The report recounts cases of rape of prisoners by prison guards, abusing female prisoners who are pregnant and minority prisoners specifically, and cites examples of horrific cases that have gone unaddressed.

"We are hoping to build on the U.N. Committee Against Torture's strong findings criticizing the widespread use of excessive and often deadly force by police and corrections officers, including the abuse of TASERs, the prevalence of rape and sexual assault in prisons and by law enforcement officers, the appalling conditions of confinement in U.S. prisons, and the impunity enjoyed by those who violate basic civil and human rights of individuals caught up in the criminal justice system,” New York City civil attorney Andrea Ritchie, who also authored the shadow report police brutality section, says.

“The U.S. government may not be willing to answer to us at home, but it has to answer to the U.N,” she added.

Report makes other charges

The report extensively covers several other key areas, including children’s rights to special protection, citing cases where children as young as 10 are forced into adult criminal proceedings and are incarcerated in adult penitentiaries.

“More than 9,000 children are housed in adult prisons and jails and more than 4,000 children per year enter the adult system,” it says.

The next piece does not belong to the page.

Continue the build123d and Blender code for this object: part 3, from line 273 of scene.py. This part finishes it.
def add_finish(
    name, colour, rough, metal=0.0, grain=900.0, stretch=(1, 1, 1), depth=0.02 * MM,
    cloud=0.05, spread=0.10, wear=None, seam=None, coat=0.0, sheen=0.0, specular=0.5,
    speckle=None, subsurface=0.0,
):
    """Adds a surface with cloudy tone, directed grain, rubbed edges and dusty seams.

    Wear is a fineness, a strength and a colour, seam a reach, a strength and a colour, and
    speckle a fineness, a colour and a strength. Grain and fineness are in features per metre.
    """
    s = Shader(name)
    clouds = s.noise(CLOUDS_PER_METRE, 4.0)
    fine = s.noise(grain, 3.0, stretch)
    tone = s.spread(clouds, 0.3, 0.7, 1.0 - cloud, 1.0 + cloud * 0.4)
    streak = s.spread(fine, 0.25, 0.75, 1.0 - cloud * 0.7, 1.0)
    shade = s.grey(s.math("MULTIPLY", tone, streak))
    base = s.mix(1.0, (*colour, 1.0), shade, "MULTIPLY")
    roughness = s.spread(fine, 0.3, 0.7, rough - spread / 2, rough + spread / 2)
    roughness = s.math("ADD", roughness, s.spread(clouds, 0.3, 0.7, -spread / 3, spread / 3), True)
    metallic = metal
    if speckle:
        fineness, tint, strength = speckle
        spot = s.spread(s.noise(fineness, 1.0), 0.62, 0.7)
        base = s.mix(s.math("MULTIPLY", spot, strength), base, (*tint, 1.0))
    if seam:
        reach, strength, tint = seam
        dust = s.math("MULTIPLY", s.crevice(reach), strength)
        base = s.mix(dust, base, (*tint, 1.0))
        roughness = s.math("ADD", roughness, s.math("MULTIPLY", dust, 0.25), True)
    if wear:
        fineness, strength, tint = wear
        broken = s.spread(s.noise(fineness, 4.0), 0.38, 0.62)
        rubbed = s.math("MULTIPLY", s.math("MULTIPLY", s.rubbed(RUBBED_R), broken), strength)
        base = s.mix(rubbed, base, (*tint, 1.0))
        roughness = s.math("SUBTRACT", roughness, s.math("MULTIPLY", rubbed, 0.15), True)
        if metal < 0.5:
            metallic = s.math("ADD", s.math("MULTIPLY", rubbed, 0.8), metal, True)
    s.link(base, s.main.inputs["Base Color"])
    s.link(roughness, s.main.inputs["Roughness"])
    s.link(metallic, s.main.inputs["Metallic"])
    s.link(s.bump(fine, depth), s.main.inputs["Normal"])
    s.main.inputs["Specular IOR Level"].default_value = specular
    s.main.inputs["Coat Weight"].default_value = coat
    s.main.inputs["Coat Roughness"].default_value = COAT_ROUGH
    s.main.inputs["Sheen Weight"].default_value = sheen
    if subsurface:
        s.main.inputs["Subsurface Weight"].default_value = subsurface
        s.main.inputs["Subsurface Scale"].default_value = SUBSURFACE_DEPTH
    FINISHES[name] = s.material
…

U.S. death penalty cases are another violation of the right to life provision, the groups say. The report specifically cites as an example the felony-murder rule, which “allows for individuals to be sentenced to death, even if they did not kill, intend to kill, or even contemplate that another human being would die as a result of their actions.”

Immigrants’ legal rights are also raised.

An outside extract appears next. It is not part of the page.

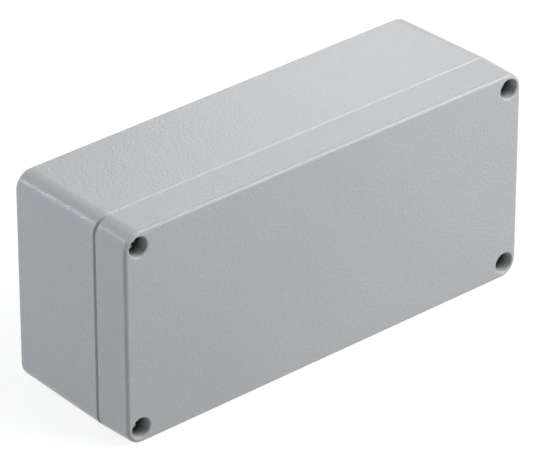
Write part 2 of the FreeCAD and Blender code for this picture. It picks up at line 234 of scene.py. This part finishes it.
bore_coat, shader = new_material("thin_coat_in_bores")
bore_flow = add_noise(bore_coat, bore_flow_per_metre, detail=3.0)
bore_place = add_node(bore_coat, "ShaderNodeTexCoord").outputs["Object"]
bore_depth = add_node(bore_coat, "ShaderNodeSeparateXYZ", Vector=bore_place).outputs["Y"]
ragged_depth = add_node(bore_coat, "ShaderNodeMath", {"operation": "MULTIPLY_ADD"},
                        i0=bore_flow, i1=coat_end_waver, i2=bore_depth).outputs["Value"]
coat_lost = spread(bore_coat, ragged_depth, low=0.0, high=1.0,
                   From_Min=lid_low[1] + coat_thins_from, From_Max=lid_low[1] + coat_ends_at)
set_inputs(bore_coat, shader, Roughness=0.6, Specular_IOR_Level=0.25,
           Base_Color=blend_colours(bore_coat, coat_lost, bore_mouth_colour, thin_coat_colour),
           Normal=raise_bumps(bore_coat, bore_flow, strength=0.6, height=bore_coat_relief))


def is_in_bore(face):
    """Faces of the lid inside the screw bores, behind the bevels of their mouths."""
    if face.center.y < lid_low[1] + bore_mouth_bevel or face.normal.y > facing_share:
        return False
    return is_near(face, screw_axes, bore_reach)


dress_casting(frame["nodes"]["lid"], bore_coat, is_in_bore, lid_high[1], 1)


# Gasket. It is a cord of foamed rubber, laid in the lid's groove and joined end to end. The
# base's tongue presses on it all the way round.

rubber_colour = (0.018, 0.018, 0.02, 1.0)
rubber_bloom_colour = (0.05, 0.05, 0.053, 1.0)
pores_per_metre = 3200.0
pore_depth = 0.03 * millimetre

rubber, shader = new_material("dark_seal_rubber")
pores = add_noise(rubber, pores_per_metre, detail=4.0)
set_inputs(rubber, shader, Roughness=0.82,
           Base_Color=blend_colours(rubber, pores, rubber_colour, rubber_bloom_colour),
           Normal=raise_bumps(rubber, pores, strength=0.8, height=pore_depth))
dress(frame["nodes"]["gasket"], rubber)


# Lid screws. They are four slotted cheese head screws of bright steel, turned from bar, slotted
# with a saw and threaded by rolling. Their thin waists let the plastic rings hold them in the lid.

steel_colour = (0.72, 0.72, 0.71, 1.0)
turning_marks_per_metre = 4200.0
turning_mark_height = 0.006 * millimetre
screw_head_radius = 3.3 * millimetre
screw_head_height = 2.6 * millimetre
screw_head_round = 0.3 * millimetre
screw_head_dish = 0.8 * millimetre
screw_head_foot = 0.06 * millimetre
dish_bend_out, dish_bend_down = 0.5, 0.55
dish_rim_in, dish_rim_down = 1.8, 0.06
slot_width = 1.2 * millimetre
slot_depth = 1.5 * millimetre
slot_edge = 0.06 * millimetre
slot_edge_angle = math.radians(60)
saw_reach = 2.4
waist_radius = 1.55 * millimetre
waist_end = -13.85 * millimetre
waist_taper = 0.25 * millimetre
thread_radius = 2.0 * millimetre
thread_root = 1.62 * millimetre
thread_pitch = 0.7 * millimetre
ridge_top, ridge_bottom, ridge_end = 0.36, 0.52, 0.88
thread_end_gap = 0.1 * millimetre
screw_tip_bevel = 0.3 * millimetre
screw_sides = 48
sharp_angle = math.radians(32)
merge_distance = 0.0001 * millimetre

steel, shader = new_material("bright_turned_steel")
turning = add_noise(steel, turning_marks_per_metre, detail=2.0)
set_inputs(steel, shader, Base_Color=steel_colour, Metallic=1.0,
           Roughness=spread(steel, turning, low=0.28, high=0.48),
           Normal=raise_bumps(steel, turning, strength=0.35, height=turning_mark_height))


def spin_profile(shape, profile, sides):
    """Spins points (radius, place along the axis) about Z; it closes where the radius is 0."""
    points = [shape.verts.new((radius, 0.0, along)) for radius, along in profile]
    edges = [shape.edges.new(pair) for pair in zip(points, points[1:])]
    bmesh.ops.spin(shape, geom=points + edges, cent=(0, 0, 0), axis=(0, 0, 1),
                   angle=math.tau, steps=sides, use_merge=True)


def rounded_head(radius, height, edge_round, dish, steps=5):
    """Profile of a cheese head from the middle of its dished top to the foot of its side."""
    profile = [(0.0, height - dish),
               (radius * dish_bend_out, height - dish * dish_bend_down),
               (radius - edge_round * dish_rim_in, height - dish * dish_rim_down)]
    for step in range(steps + 1):
        turn = math.pi / 2 * step / steps
        profile.append((radius - edge_round + edge_round * math.sin(turn),
                        height - edge_round + edge_round * math.cos(turn)))
    profile.append((radius, screw_head_foot))
    profile.append((radius - screw_head_foot, 0.0))
    return profile


def wind_thread(shape, top, bottom, per_turn=30):
    """A ridge that winds down a shank and fades out over half a turn at both ends."""
    turns = (top - bottom) / thread_pitch - 1
    count = int(turns * per_turn)
    before = None
    for step in range(count + 1):
        turn = math.tau * step / per_turn
        along = top - thread_pitch * step / per_turn
        full = min(1.0, step / per_turn * 2, (count - step) / per_turn * 2)
        crest = thread_root + (thread_radius - thread_root) * full
        section = []
        for radius, shift in ((thread_root, 0.0), (crest, ridge_top), (crest, ridge_bottom),
                              (thread_root, ridge_end)):
            section.append(shape.verts.new((radius * math.cos(turn), radius * math.sin(turn),
                                            along - shift * thread_pitch)))
        if before:
            for upper, lower in ((0, 1), (1, 2), (2, 3)):
                shape.faces.new((before[upper], before[lower], section[lower], section[upper]))
        before = section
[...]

“Immigrants are routinely denied access to counsel, both when federal agents do not inform immigrants of their right to counsel and when immigrants are not allowed access to counsel in the cases of expedited removal of immigrants crossing the southern border,” the report says.

Immigrants who are permanent residents often lose their right to family integrity when family members are deported, the groups say. Such occurrences are increasing due to the expansion of deportable offenses and the limitations on discretionary relief.

Among cases of immigrant abuse, trafficking of women and children are perhaps the most serious of the alleged violations cited.

Human rights panel has little power

Last May, after hearings held by the U.N.'s Committee Against Torture -- an international review process similar to the human rights hearing that will be held in late July -- the Committee Against Torture demanded that the U.S. close the prison at Guantanamo. The U.N. Human Rights Committee is expected to release its findings July 28.

But while the U.N. Human Rights Committee has the ability to apply international political pressure, there is nothing else that the body can do, short of intervention. Ultimately, each country must hold its own leadership accountable is the sentiment shared across the board by many of the coalition members and legal scholars providing guidance.

“The U.S. has an international legal obligation to respect human rights, both domestically and abroad, and to comply” with the treaty, Soohoo said.

“Enforcement depends on political pressure from the international community, but perhaps more importantly from the American people demanding that the U.S. live up to its human rights obligations,” Soohoo added. “That's why it is so significant that a historic number of domestic organizations are participating in the U.N. review. They will ensure that the Committee's conclusions and recommendations don't sit on a shelf.”